What is expected: Take the records below and print them verbatim up to and including the line that carries "bpy.context.scene.collection.objects.link(lamp)".

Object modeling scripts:

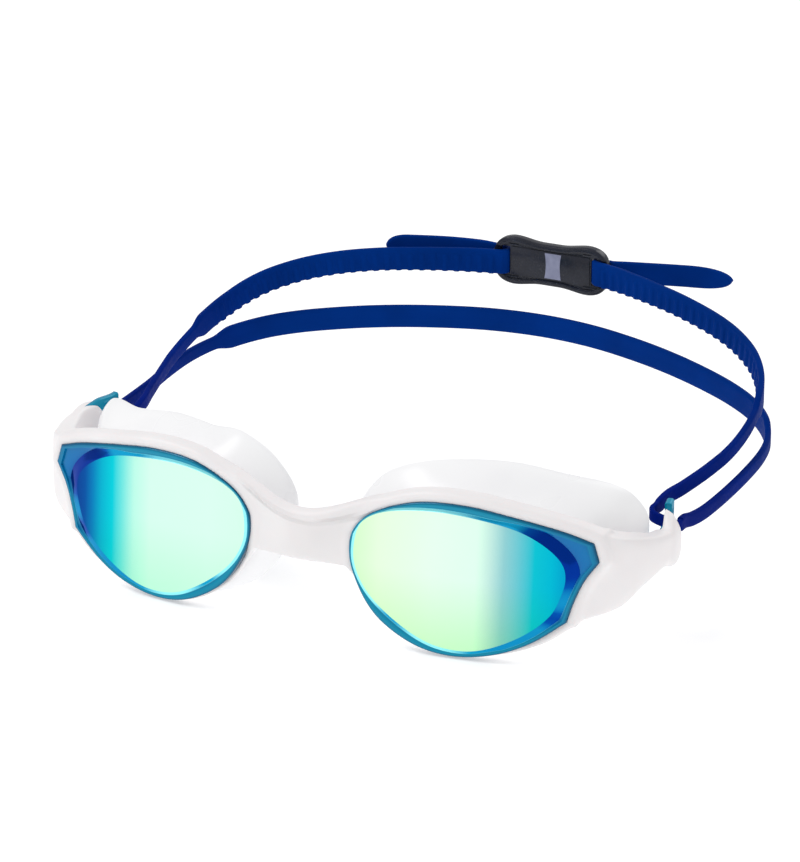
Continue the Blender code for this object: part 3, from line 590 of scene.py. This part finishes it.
def plain_floor():
    s = Shader("floor", Specular_IOR_Level=0.35, Roughness=0.16,
               Emission_Color=(1.0, 1.0, 1.0, 1.0), Emission_Strength=0.42)
    s.colour(s.ramp(s.noise(3.0, 2.0), [(0.3, srgb(232, 232, 232)), (0.7, srgb(236, 236, 236))]))
    return s.material


WHITE = soft_white()
SEAL = milky_seal()
TEAL = tinted_teal()
NAVY = navy_silicone()
SMOKE = smoke_plastic()
WINDOW = frosted_window()
# Painted reflections: each lens has its own stops across its face, set by place, so they stay put when
# the view moves.
MIRROR_RIGHT = mirror("mirror_right", [
    (13.0, (205, 255, 196)), (20.0, (222, 255, 216)), (34.0, (222, 255, 230)),
    (44.5, (216, 250, 230)), (47.5, (190, 228, 218)), (51.0, (140, 200, 204)),
    (55.0, (92, 192, 204)), (58.0, (10, 188, 204)), (62.0, (0, 180, 206)),
    (66.0, (0, 150, 196))], (230, 255, 218))
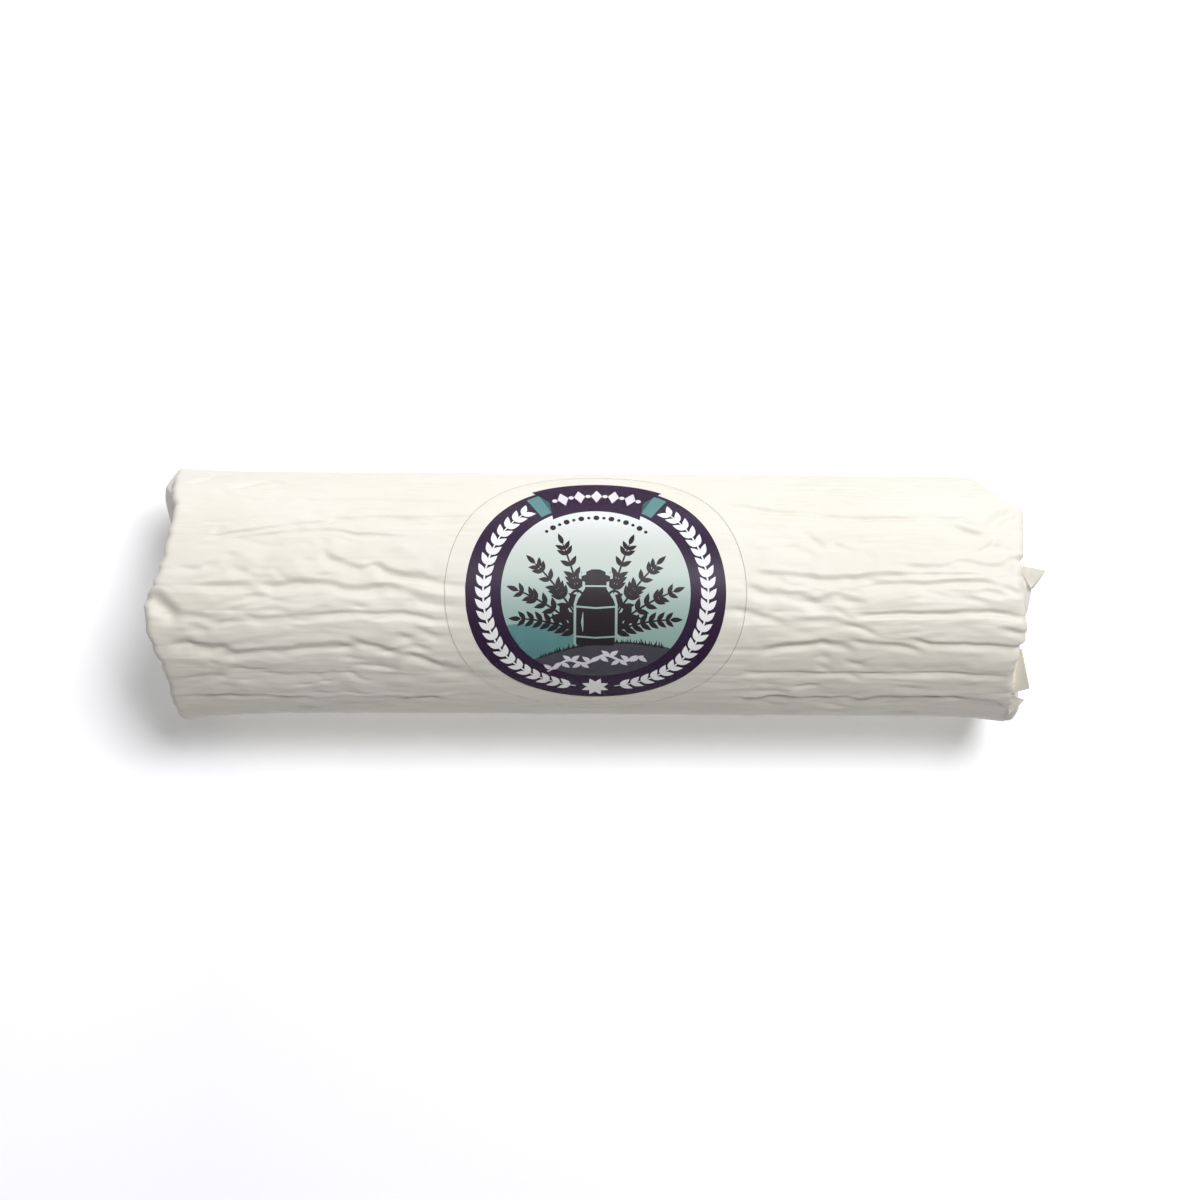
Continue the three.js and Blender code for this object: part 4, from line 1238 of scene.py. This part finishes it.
def area_light(name, lean_y, lean_x, power, colour):
    """A soft square light, leaning from straight above towards +Y and +X by two angles."""
    light = bpy.data.lights.new(name, "AREA")
    light.shape = "SQUARE"
    light.size = LIGHT_SIZE
    light.energy = power
    light.color = colour
    lamp = bpy.data.objects.new(name, light)
    direction = Vector((math.tan(math.radians(lean_x)), math.tan(math.radians(lean_y)), 1)).normalized()
    lamp.location = Vector((0, 0, AXIS_HEIGHT * MM)) + direction * LIGHT_DISTANCE
    lamp.rotation_euler = direction.to_track_quat("Z", "Y").to_euler()
    lamp.visible_camera = False
    bpy.context.scene.collection.objects.link(lamp)


def make_world():
    """A dim room that a camera sees as pale as the floor."""
    world = bpy.data.worlds.new("studio")
    world.use_nodes = True
    tree = world.node_tree
    dim = tree.nodes["Background"]
    set_inputs(dim, Color=(1, 1, 1, 1), Strength=ROOM_LIGHT)
    pale = tree.nodes.new("ShaderNodeBackground")
    set_inputs(pale, Color=(PALE, PALE, PALE, 1))
    path = tree.nodes.new("ShaderNodeLightPath")
    mix = tree.nodes.new("ShaderNodeMixShader")
    tree.links.new(path.outputs["Is Camera Ray"], mix.inputs["Fac"])
    tree.links.new(dim.outputs["Background"], mix.inputs[1])
    tree.links.new(pale.outputs["Background"], mix.inputs[2])
    tree.links.new(mix.outputs["Shader"], tree.nodes["World Output"].inputs["Surface"])
    bpy.context.scene.world = world


def make_lights():
    area_light("top_softbox", lean_y=18, lean_x=14, power=21.6, colour=(1, 1, 1.05))
    area_light("far_softbox", lean_y=76, lean_x=8, power=5.1, colour=(0.98, 1, 1.1))
    make_world()


def make_camera():
    data = bpy.data.cameras.new("camera")
    data.sensor_width = SENSOR_WIDTH
    data.lens = SENSOR_WIDTH * VIEW_FOCAL_PIXELS / FRAME_PIXELS
    data.clip_start = 0.05
    data.clip_end = 20
    camera = bpy.data.objects.new("camera", data)
    camera.location = (0, VIEW_SHIFT_Y * MM, (AXIS_HEIGHT + VIEW_DISTANCE) * MM)
    camera.rotation_euler = (0, 0, VIEW_ROLL)
    bpy.context.scene.collection.objects.link(camera)
    bpy.context.scene.camera = camera


make_camera()
make_lights()
make_floor()
paper = paper_material()
make_paper(paper)
for flap_name, flap_corners, flap_bow in FLAPS:
    make_flap(flap_name, flap_corners, flap_bow, paper)
make_print(print_materials())
make_film(film_material(), film_edge_shade_material())
bpy.context.scene.view_settings.view_transform = "Standard"
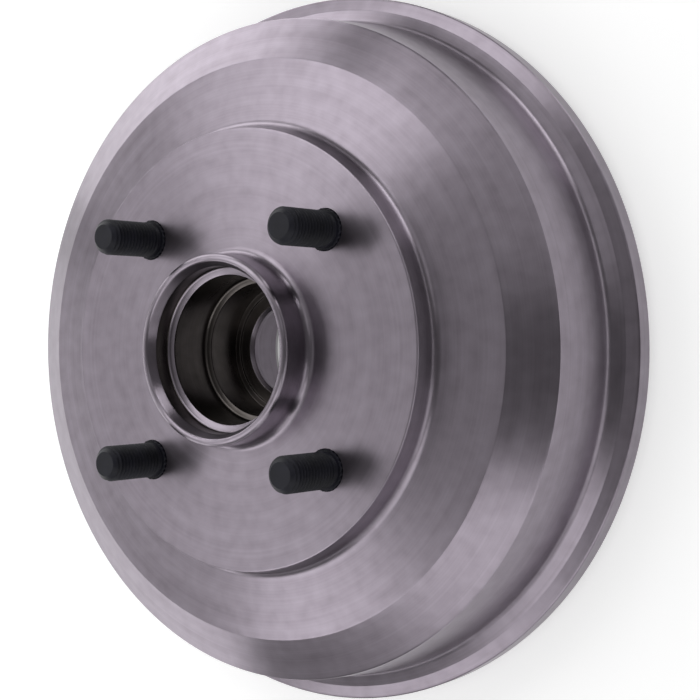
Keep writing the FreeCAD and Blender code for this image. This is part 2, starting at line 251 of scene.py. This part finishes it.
# %% Corners of the section
SECTION = [
    # radius, height, round
    (29.30, 66.50, 1.20),    # mouth of the dust cap's seat
    (31.65, 66.50, 1.60),    # front of the nose, which centres the wheel
    (31.65, 54.50, 2.60),    # foot of the nose
    (73.75, 54.50, 0.35),    # edge of the wheel face
    (75.10, 46.50, 3.00),    # foot of the step
    (98.00, 43.20, 0.30),    # end of the annulus
    (112.50, 35.80, 0.40),   # edge of the conical shoulder
    (115.10, 10.10, 3.00),   # foot of the wall
    (119.80, 7.70, 0.60),    # flange, end of its steeper part
    (124.30, 6.70, 0.55),    # flange, front edge
    (124.30, 0.00, 0.50),    # flange, rim edge
    (119.00, 0.00, 0.20),    # groove that runs over the backing plate's edge
    (119.00, 3.50, 0.60),
    (112.00, 3.50, 0.60),
    (112.00, 0.00, 0.20),
    (103.00, 0.00, 0.20),    # mouth of the drum
    (101.50, 1.50, 0.20),    # braking surface
    (101.50, 33.70, 0.20),
    (102.50, 34.70, 0.20),   # grinding relief
    (102.50, 36.70, 1.20),
    (68.00, 40.00, 3.00),    # web, behind the annulus
    (65.00, 45.00, 3.00),    # web, behind the wheel face
    (33.50, 45.00, 5.00),    # root of the hub barrel
    (31.50, 1.00, 0.80),     # end of the barrel
    (26.50, 1.00, 0.30),     # seal seat
    (26.50, 5.20, 0.10),
    (25.00, 6.00, 0.15),     # inner bearing seat
    (25.00, 20.00, 0.30),
    (22.50, 20.00, 0.20),    # flare to the throat
    (15.50, 24.00, 0.30),
    (15.50, 26.00, 0.20),
    (16.70, 27.20, 0.20),
    (20.62, 27.20, 0.10),    # shoulder that the outer cup rests on
    (20.62, 28.00, 0.20),
    (22.62, 28.00, 0.20),    # outer bearing seat
    (22.62, 41.20, 0.40),
    (24.90, 41.50, 1.00),    # bore that clears the hub nut
    (24.90, 57.20, 0.40),
    (27.60, 57.60, 1.00),    # dust cap seat
    (27.60, 63.20, 0.25),
]
print("corners of the section:", len(SECTION))

# %% [markdown]
# ## Supports, and the section as a mesh
# Smooth shading blends the slope of a flat face with the slope of the round at its edge, so a wide face
# would look pillowed. An extra plain point 0.3 mm past each round, at both ends of a long edge, keeps the
# blend inside that narrow strip. The rounds go along as attributes of the points: one holds the radius, and
# one the number of steps, which is larger on larger rounds.

# %% Supports and attributes
SUPPORT_GAP = 0.3


def with_supports(corners):
    """Add a plain point past the round at each end of a long edge."""
    full = []
    for corner, (radius, height, size) in enumerate(corners):
        full.append((radius, height, size))
        next_radius, next_height, next_size = corners[(corner + 1) % len(corners)]
        length = math.hypot(next_radius - radius, next_height - height)
        beside, next_beside = size + SUPPORT_GAP, next_size + SUPPORT_GAP
        if length > 1.5 * (beside + next_beside):
            for share in (beside / length, 1 - next_beside / length):
                full.append((radius + share * (next_radius - radius), height + share * (next_height - height), 0.0))
    return full


def round_steps(size):
    """Steps of a round: none to speak of on a plain point, and 8 from a radius of 1 mm."""
    return 1 if size == 0 else 2 if size < 0.5 else 4 if size < 1 else 8


points = with_supports(SECTION)
section = bpy.data.meshes.new("drum_section")
# Curve to Mesh stands the section up with its Y axis pointing down, so heights go in with a minus
section.from_pydata([(radius * MM, -height * MM, 0) for radius, height, _ in points],
                    [(corner, (corner + 1) % len(points)) for corner in range(len(points))], [])
section.attributes.new("round", "FLOAT", "POINT").data.foreach_set("value", [size * MM for _, _, size in points])
section.attributes.new("steps", "INT", "POINT").data.foreach_set("value", [round_steps(size) for _, _, size in points])
print("points with supports:", len(points))

# %% [markdown]
# ## Turning the drum
# The tree does what the lathe does. Fillet Curve rounds the section's corners, and Curve to Mesh carries it
# round the axis. Spin or a Screw modifier would turn it too, but not with a round of its own at each corner.
# The path has to be a circle of some size, so it runs 1 mm from the axis, and the section moves in by as
# much, which leaves its radii true.

# %% Turn the section
def turned_body(tree, given):
    """The rounded section, turned about the axis."""
    spindle = 1 * MM
    rounds = add(tree, "GeometryNodeInputNamedAttribute", {"Name": "round"}, data_type="FLOAT")
    steps = add(tree, "GeometryNodeInputNamedAttribute", {"Name": "steps"}, data_type="INT")
    curve = add(tree, "GeometryNodeMeshToCurve", {0: given.outputs["Geometry"]})
    rounded = add(tree, "GeometryNodeFilletCurve", {"Curve": curve, "Count": steps, "Radius": rounds,
                                                    "Limit Radius": True}, mode="POLY")
    moved = add(tree, "GeometryNodeTransform", {"Geometry": rounded, "Translation": (-spindle, 0, 0)})
    path = add(tree, "GeometryNodeCurvePrimitiveCircle",
               {"Resolution": given.outputs["Segments"], "Radius": spindle})
    return add(tree, "GeometryNodeCurveToMesh", {"Curve": path, "Profile Curve": moved})


# %% [markdown]
# ## Drilling the stud holes
# The holes repeat round the stud circle, so the drill is one cylinder on each point of a circle of that
# size, leaned by half a step so that the holes stand on the diagonals. Mesh Boolean takes them all away at
# once. Then each edge is smoothed or kept sharp by its angle: the steps of a round stay under 28 degrees.

# %% Drill and shade
def drilled_body(tree, given, body):
    """The turned body with its stud holes, shaded smooth over its rounds."""
    half_step = add(tree, "ShaderNodeMath", {0: math.pi, 1: given.outputs["Studs"]}, operation="DIVIDE")
    lean = add(tree, "ShaderNodeCombineXYZ", {"Z": half_step})
    circle = add(tree, "GeometryNodeMeshCircle", {"Vertices": given.outputs["Studs"],
                                                  "Radius": given.outputs["Stud circle"]})
    circle = add(tree, "GeometryNodeTransform", {"Geometry": circle, "Rotation": lean})
    drill = add(tree, "GeometryNodeMeshCylinder", {"Vertices": 96, "Radius": given.outputs["Hole"],
                                                   "Depth": 200 * MM}).outputs["Mesh"]
    drills = add(tree, "GeometryNodeInstanceOnPoints", {"Points": circle, "Instance": drill})
    drills = add(tree, "GeometryNodeRealizeInstances", {"Geometry": drills})
    drilled = add(tree, "GeometryNodeMeshBoolean", {"Mesh 1": body, "Mesh 2": drills},
                  operation="DIFFERENCE", solver="EXACT")
    angle = add(tree, "GeometryNodeInputMeshEdgeAngle").outputs["Unsigned Angle"]
    smooth = add(tree, "FunctionNodeCompare", {"A": angle, "B": math.radians(28)}, operation="LESS_THAN")
    shaded = add(tree, "GeometryNodeSetShadeSmooth", {"Geometry": drilled, "Shade Smooth": smooth}, domain="EDGE")
    return add(tree, "GeometryNodeRealizeInstances", {"Geometry": shaded})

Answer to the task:
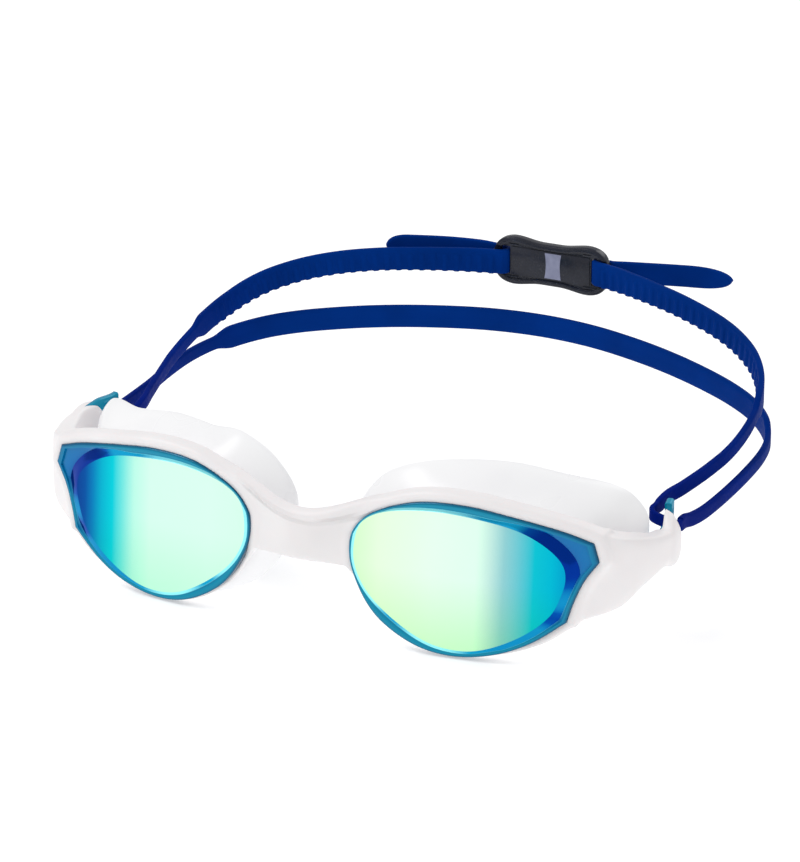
Continue the Blender code for this object: part 3, from line 590 of scene.py. This part finishes it.
def plain_floor():
    s = Shader("floor", Specular_IOR_Level=0.35, Roughness=0.16,
               Emission_Color=(1.0, 1.0, 1.0, 1.0), Emission_Strength=0.42)
    s.colour(s.ramp(s.noise(3.0, 2.0), [(0.3, srgb(232, 232, 232)), (0.7, srgb(236, 236, 236))]))
    return s.material


WHITE = soft_white()
SEAL = milky_seal()
TEAL = tinted_teal()
NAVY = navy_silicone()
SMOKE = smoke_plastic()
WINDOW = frosted_window()
# Painted reflections: each lens has its own stops across its face, set by place, so they stay put when
# the view moves.
MIRROR_RIGHT = mirror("mirror_right", [
    (13.0, (205, 255, 196)), (20.0, (222, 255, 216)), (34.0, (222, 255, 230)),
    (44.5, (216, 250, 230)), (47.5, (190, 228, 218)), (51.0, (140, 200, 204)),
    (55.0, (92, 192, 204)), (58.0, (10, 188, 204)), (62.0, (0, 180, 206)),
    (66.0, (0, 150, 196))], (230, 255, 218))
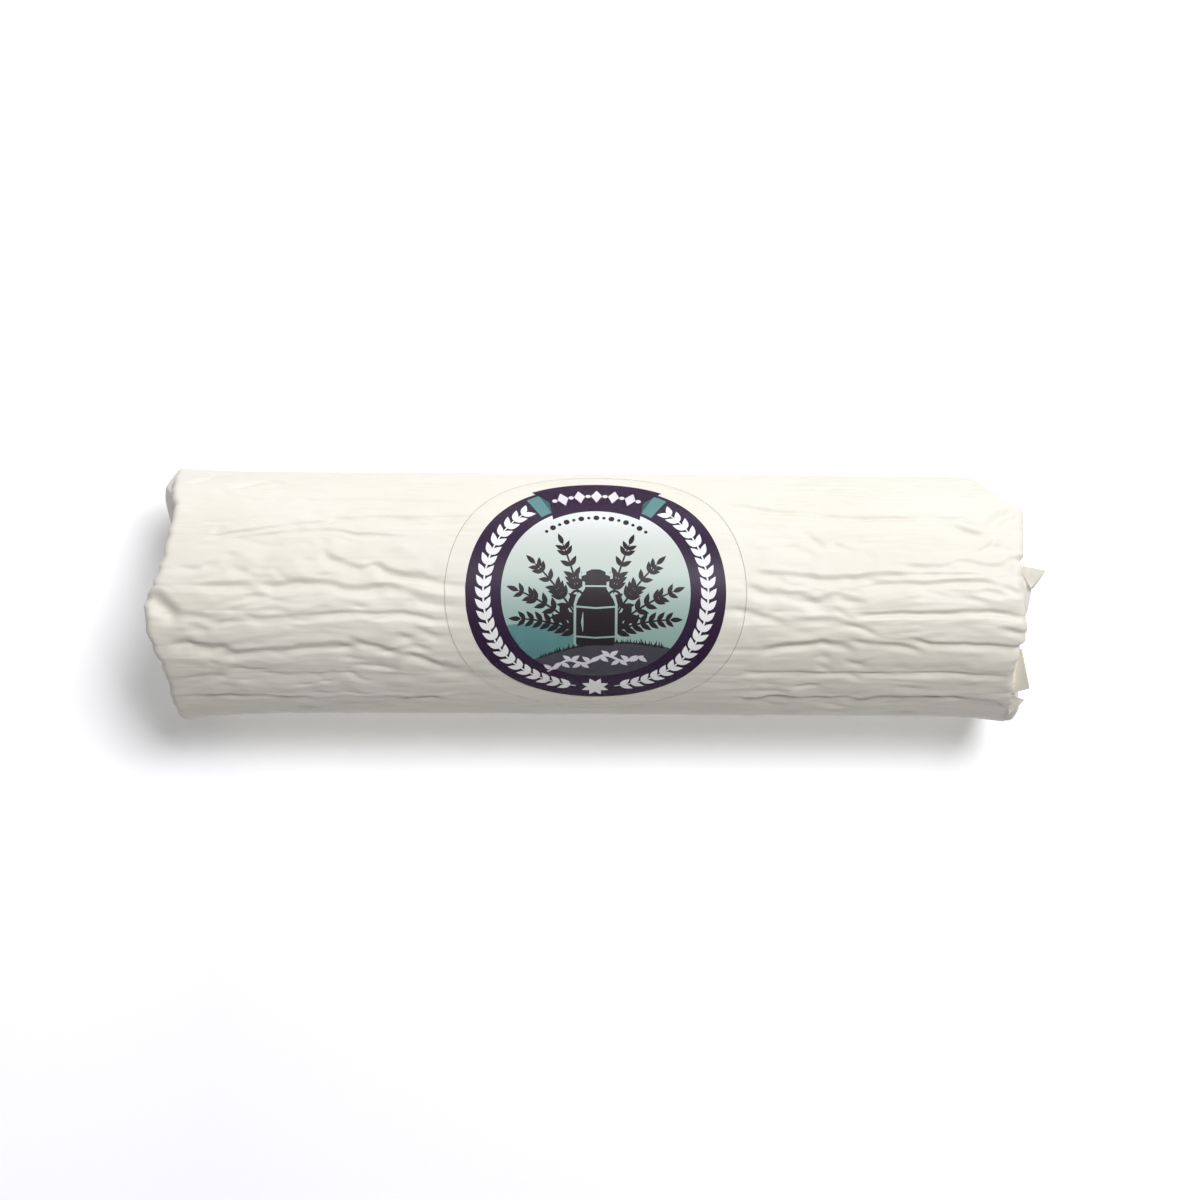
Continue the three.js and Blender code for this object: part 4, from line 1238 of scene.py. This part finishes it.
def area_light(name, lean_y, lean_x, power, colour):
    """A soft square light, leaning from straight above towards +Y and +X by two angles."""
    light = bpy.data.lights.new(name, "AREA")
    light.shape = "SQUARE"
    light.size = LIGHT_SIZE
    light.energy = power
    light.color = colour
    lamp = bpy.data.objects.new(name, light)
    direction = Vector((math.tan(math.radians(lean_x)), math.tan(math.radians(lean_y)), 1)).normalized()
    lamp.location = Vector((0, 0, AXIS_HEIGHT * MM)) + direction * LIGHT_DISTANCE
    lamp.rotation_euler = direction.to_track_quat("Z", "Y").to_euler()
    lamp.visible_camera = False
    bpy.context.scene.collection.objects.link(lamp)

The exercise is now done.